__DATA TO USE__
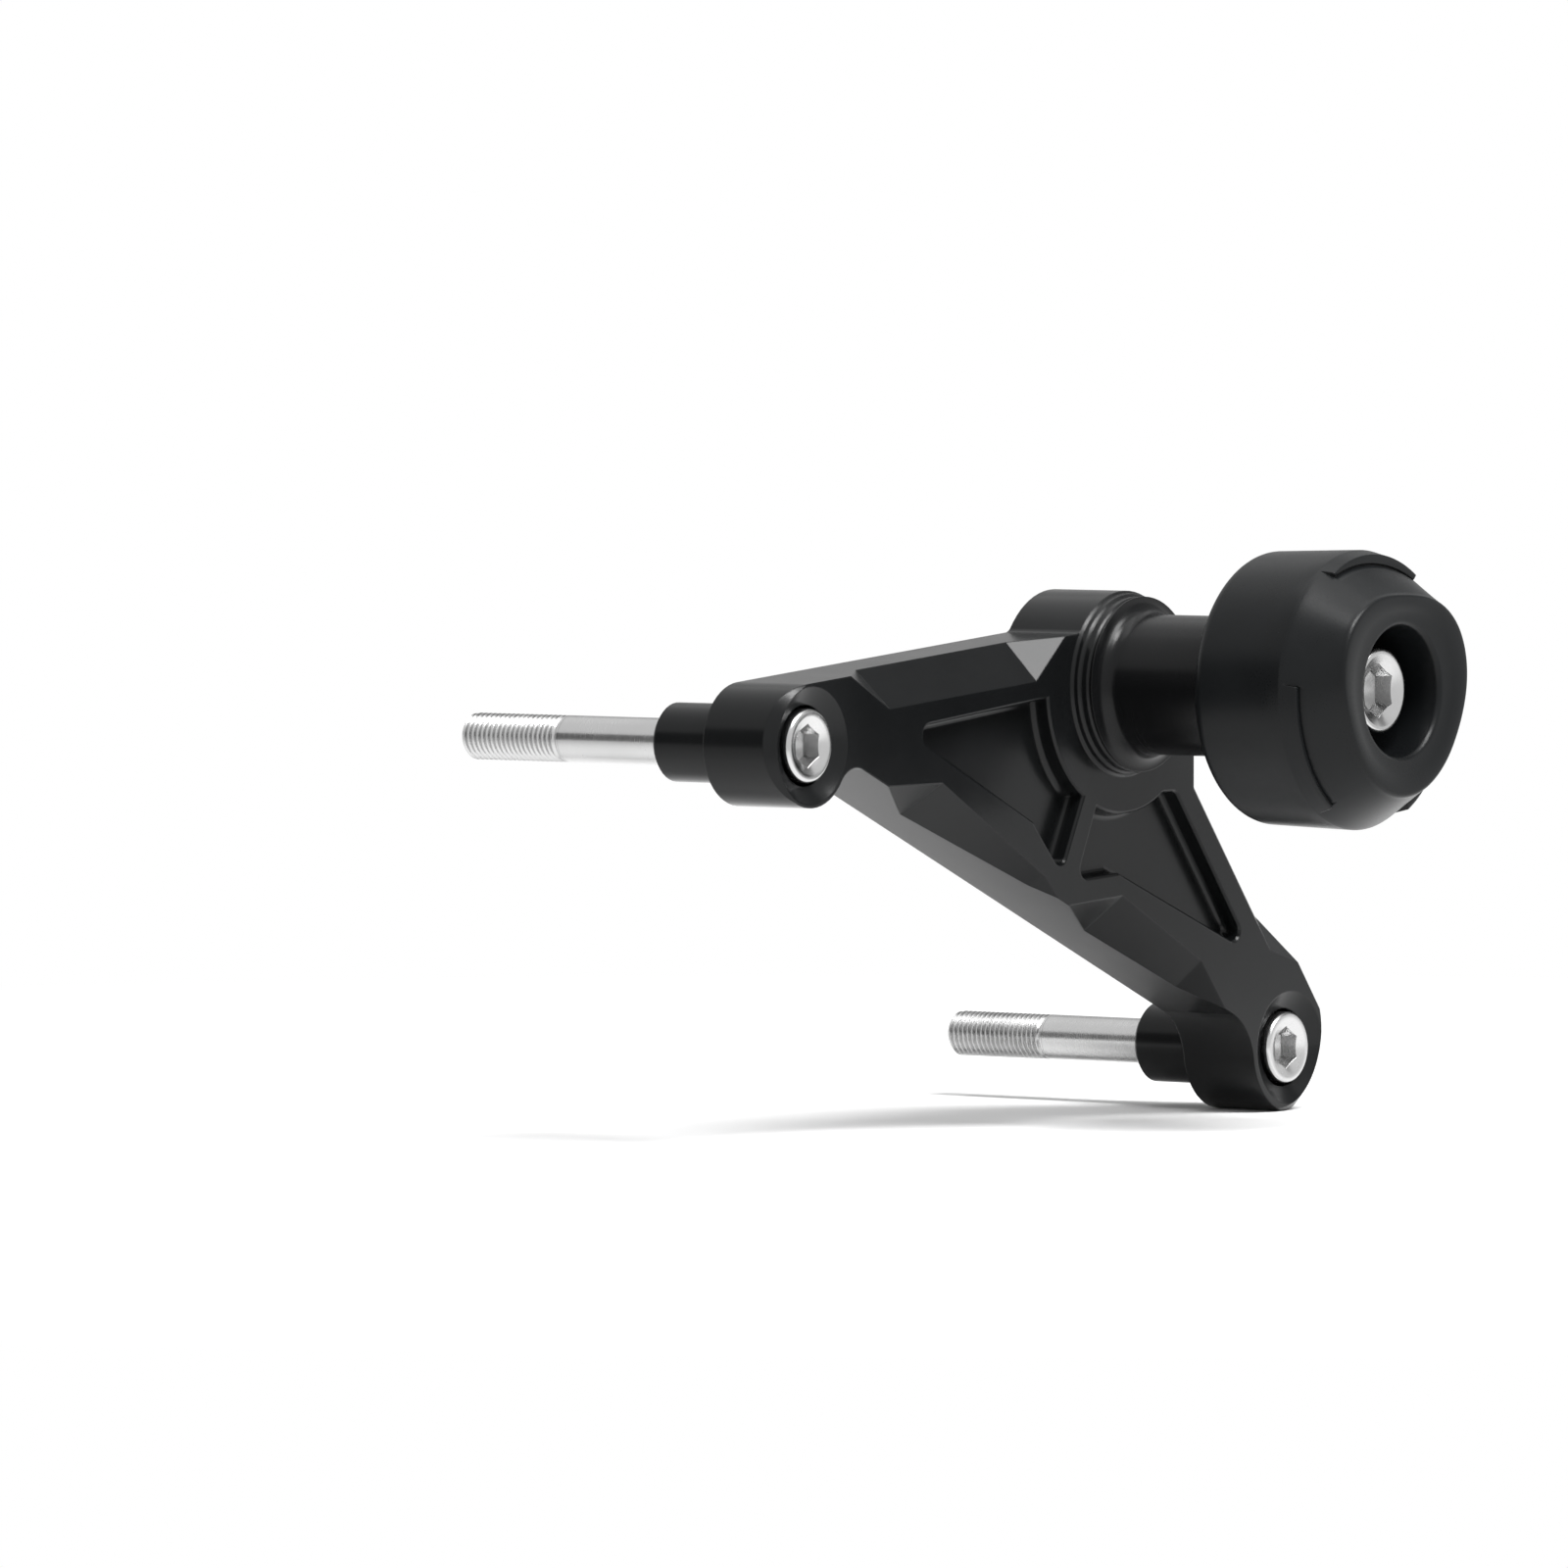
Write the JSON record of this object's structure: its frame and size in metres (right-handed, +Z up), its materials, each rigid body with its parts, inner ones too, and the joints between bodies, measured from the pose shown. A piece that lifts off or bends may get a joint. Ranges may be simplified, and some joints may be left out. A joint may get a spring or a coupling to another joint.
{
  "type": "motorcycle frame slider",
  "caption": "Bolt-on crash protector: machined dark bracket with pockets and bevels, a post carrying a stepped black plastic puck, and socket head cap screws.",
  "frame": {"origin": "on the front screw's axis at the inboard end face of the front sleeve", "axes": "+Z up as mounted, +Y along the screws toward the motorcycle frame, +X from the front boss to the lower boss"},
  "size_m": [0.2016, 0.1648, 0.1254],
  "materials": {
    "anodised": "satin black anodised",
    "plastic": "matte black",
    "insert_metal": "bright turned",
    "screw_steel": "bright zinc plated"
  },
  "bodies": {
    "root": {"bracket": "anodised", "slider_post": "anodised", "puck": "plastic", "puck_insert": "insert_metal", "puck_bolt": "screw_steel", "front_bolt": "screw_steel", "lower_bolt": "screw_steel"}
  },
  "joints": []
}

* * *

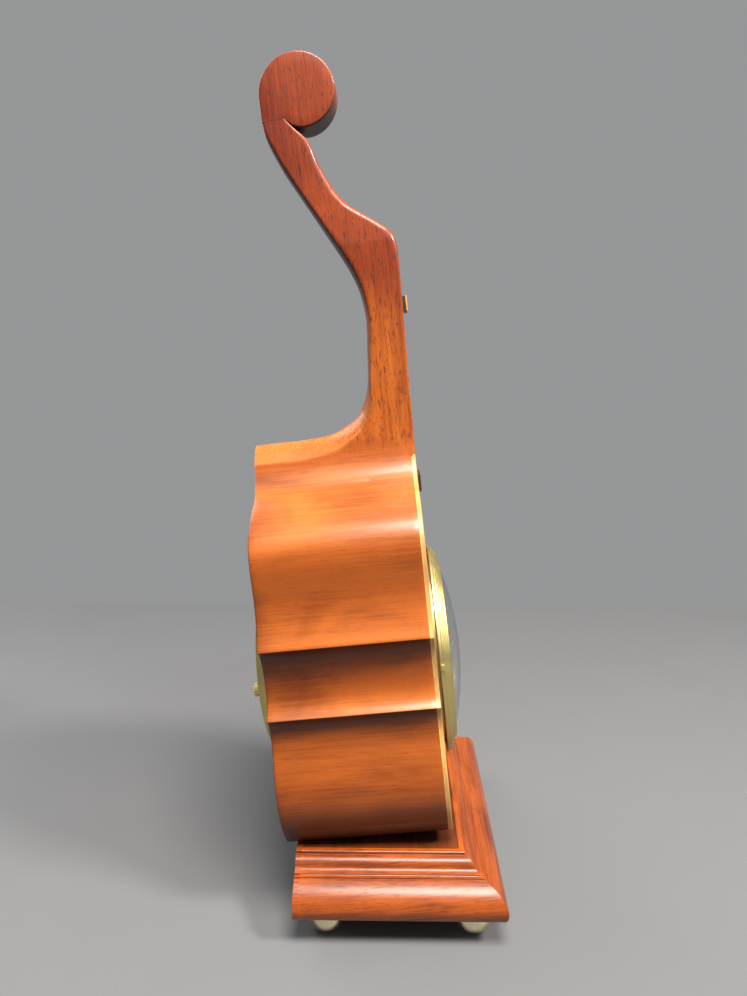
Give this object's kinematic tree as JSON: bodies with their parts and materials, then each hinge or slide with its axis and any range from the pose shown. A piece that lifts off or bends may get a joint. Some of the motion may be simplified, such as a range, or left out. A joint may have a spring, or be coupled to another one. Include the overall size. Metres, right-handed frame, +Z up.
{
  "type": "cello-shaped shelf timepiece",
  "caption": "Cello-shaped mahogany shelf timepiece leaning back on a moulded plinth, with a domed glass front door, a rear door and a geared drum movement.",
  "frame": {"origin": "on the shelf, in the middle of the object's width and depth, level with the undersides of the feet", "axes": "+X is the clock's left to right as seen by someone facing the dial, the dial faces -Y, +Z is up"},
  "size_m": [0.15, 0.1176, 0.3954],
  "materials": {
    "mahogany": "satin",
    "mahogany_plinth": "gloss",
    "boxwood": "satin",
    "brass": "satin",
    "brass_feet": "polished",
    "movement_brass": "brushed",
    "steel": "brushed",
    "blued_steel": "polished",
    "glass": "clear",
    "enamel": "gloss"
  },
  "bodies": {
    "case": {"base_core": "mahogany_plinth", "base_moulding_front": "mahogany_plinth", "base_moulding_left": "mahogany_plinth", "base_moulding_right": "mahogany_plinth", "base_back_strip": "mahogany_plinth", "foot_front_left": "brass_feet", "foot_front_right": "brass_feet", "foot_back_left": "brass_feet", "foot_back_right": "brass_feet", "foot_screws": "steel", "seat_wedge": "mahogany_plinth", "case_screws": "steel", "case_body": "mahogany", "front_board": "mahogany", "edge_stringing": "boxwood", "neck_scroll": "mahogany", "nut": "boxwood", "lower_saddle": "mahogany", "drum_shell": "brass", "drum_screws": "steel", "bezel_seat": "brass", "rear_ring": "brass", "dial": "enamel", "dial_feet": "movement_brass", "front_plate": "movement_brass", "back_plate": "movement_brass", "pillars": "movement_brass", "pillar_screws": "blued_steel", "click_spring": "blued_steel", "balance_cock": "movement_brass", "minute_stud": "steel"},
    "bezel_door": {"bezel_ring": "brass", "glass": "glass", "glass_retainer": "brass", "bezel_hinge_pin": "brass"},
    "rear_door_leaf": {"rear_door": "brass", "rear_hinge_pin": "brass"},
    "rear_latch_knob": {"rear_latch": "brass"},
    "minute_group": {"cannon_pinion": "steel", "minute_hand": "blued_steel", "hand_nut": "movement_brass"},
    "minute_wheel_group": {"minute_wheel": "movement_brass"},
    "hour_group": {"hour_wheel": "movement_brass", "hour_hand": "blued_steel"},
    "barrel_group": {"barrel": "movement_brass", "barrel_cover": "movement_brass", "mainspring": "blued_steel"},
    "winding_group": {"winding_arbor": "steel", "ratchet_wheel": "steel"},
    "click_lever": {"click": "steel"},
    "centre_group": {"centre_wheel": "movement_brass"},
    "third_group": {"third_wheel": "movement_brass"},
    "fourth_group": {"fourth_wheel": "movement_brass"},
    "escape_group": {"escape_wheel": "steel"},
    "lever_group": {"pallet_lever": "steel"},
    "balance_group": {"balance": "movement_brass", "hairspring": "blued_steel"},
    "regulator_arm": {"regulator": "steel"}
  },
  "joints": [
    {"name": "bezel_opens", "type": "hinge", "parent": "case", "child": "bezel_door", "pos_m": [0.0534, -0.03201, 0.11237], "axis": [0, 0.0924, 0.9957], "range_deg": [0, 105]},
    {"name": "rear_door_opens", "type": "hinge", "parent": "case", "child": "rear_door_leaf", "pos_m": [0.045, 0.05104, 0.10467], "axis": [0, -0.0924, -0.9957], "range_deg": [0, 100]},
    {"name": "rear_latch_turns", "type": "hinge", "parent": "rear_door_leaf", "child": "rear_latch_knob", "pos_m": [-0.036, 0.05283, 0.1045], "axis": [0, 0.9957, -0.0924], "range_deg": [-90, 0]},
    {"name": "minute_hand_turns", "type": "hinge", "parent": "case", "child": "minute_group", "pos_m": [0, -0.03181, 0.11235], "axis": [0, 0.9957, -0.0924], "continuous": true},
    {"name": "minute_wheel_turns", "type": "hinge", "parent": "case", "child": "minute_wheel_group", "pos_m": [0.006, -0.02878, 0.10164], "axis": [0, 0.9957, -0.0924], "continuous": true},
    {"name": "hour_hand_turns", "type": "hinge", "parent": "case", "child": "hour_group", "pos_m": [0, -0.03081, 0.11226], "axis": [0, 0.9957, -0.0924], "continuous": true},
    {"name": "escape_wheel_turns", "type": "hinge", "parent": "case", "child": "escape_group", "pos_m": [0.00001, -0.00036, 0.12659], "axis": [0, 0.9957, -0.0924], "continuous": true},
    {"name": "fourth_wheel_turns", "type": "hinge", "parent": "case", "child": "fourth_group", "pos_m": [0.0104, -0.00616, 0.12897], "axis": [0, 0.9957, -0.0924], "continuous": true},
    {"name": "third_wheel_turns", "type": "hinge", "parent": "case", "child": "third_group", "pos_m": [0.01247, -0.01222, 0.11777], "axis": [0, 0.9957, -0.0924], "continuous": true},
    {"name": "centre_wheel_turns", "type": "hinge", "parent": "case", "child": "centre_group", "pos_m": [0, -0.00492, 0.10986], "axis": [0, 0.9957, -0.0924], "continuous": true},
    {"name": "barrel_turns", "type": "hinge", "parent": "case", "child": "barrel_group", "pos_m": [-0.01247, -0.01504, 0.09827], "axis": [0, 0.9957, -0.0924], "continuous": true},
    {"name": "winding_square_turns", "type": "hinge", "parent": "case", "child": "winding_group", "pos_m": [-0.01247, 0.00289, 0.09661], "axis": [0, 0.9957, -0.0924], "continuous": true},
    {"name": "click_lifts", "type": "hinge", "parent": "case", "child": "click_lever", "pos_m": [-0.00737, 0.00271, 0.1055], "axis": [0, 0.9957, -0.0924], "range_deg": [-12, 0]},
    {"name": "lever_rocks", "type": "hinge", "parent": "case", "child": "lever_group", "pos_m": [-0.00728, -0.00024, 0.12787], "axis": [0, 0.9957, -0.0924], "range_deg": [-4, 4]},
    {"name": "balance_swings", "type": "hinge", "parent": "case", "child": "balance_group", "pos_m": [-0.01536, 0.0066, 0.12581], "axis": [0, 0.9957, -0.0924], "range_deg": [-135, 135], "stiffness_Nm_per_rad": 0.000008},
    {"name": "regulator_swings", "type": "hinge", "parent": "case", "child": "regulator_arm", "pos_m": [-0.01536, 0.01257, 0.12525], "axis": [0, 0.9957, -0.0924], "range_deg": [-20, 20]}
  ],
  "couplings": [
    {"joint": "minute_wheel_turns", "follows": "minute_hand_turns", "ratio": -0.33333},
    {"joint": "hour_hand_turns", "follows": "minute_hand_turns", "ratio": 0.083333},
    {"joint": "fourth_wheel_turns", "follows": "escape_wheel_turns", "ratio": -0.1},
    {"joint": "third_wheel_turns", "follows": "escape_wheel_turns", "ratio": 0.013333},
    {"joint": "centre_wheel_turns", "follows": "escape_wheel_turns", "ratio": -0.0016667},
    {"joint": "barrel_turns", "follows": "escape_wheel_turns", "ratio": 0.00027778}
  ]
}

__THE REQUEST__
Pull out each line of the entries that contains "handed".

__RESULT BELOW__
Write the JSON record of this object's structure: its frame and size in metres (right-handed, +Z up), its materials, each rigid body with its parts, inner ones too, and the joints between bodies, measured from the pose shown. A piece that lifts off or bends may get a joint. Ranges may be simplified, and some joints may be left out. A joint may get a spring or a coupling to another joint.
Give this object's kinematic tree as JSON: bodies with their parts and materials, then each hinge or slide with its axis and any range from the pose shown. A piece that lifts off or bends may get a joint. Some of the motion may be simplified, such as a range, or left out. A joint may have a spring, or be coupled to another one. Include the overall size. Metres, right-handed frame, +Z up.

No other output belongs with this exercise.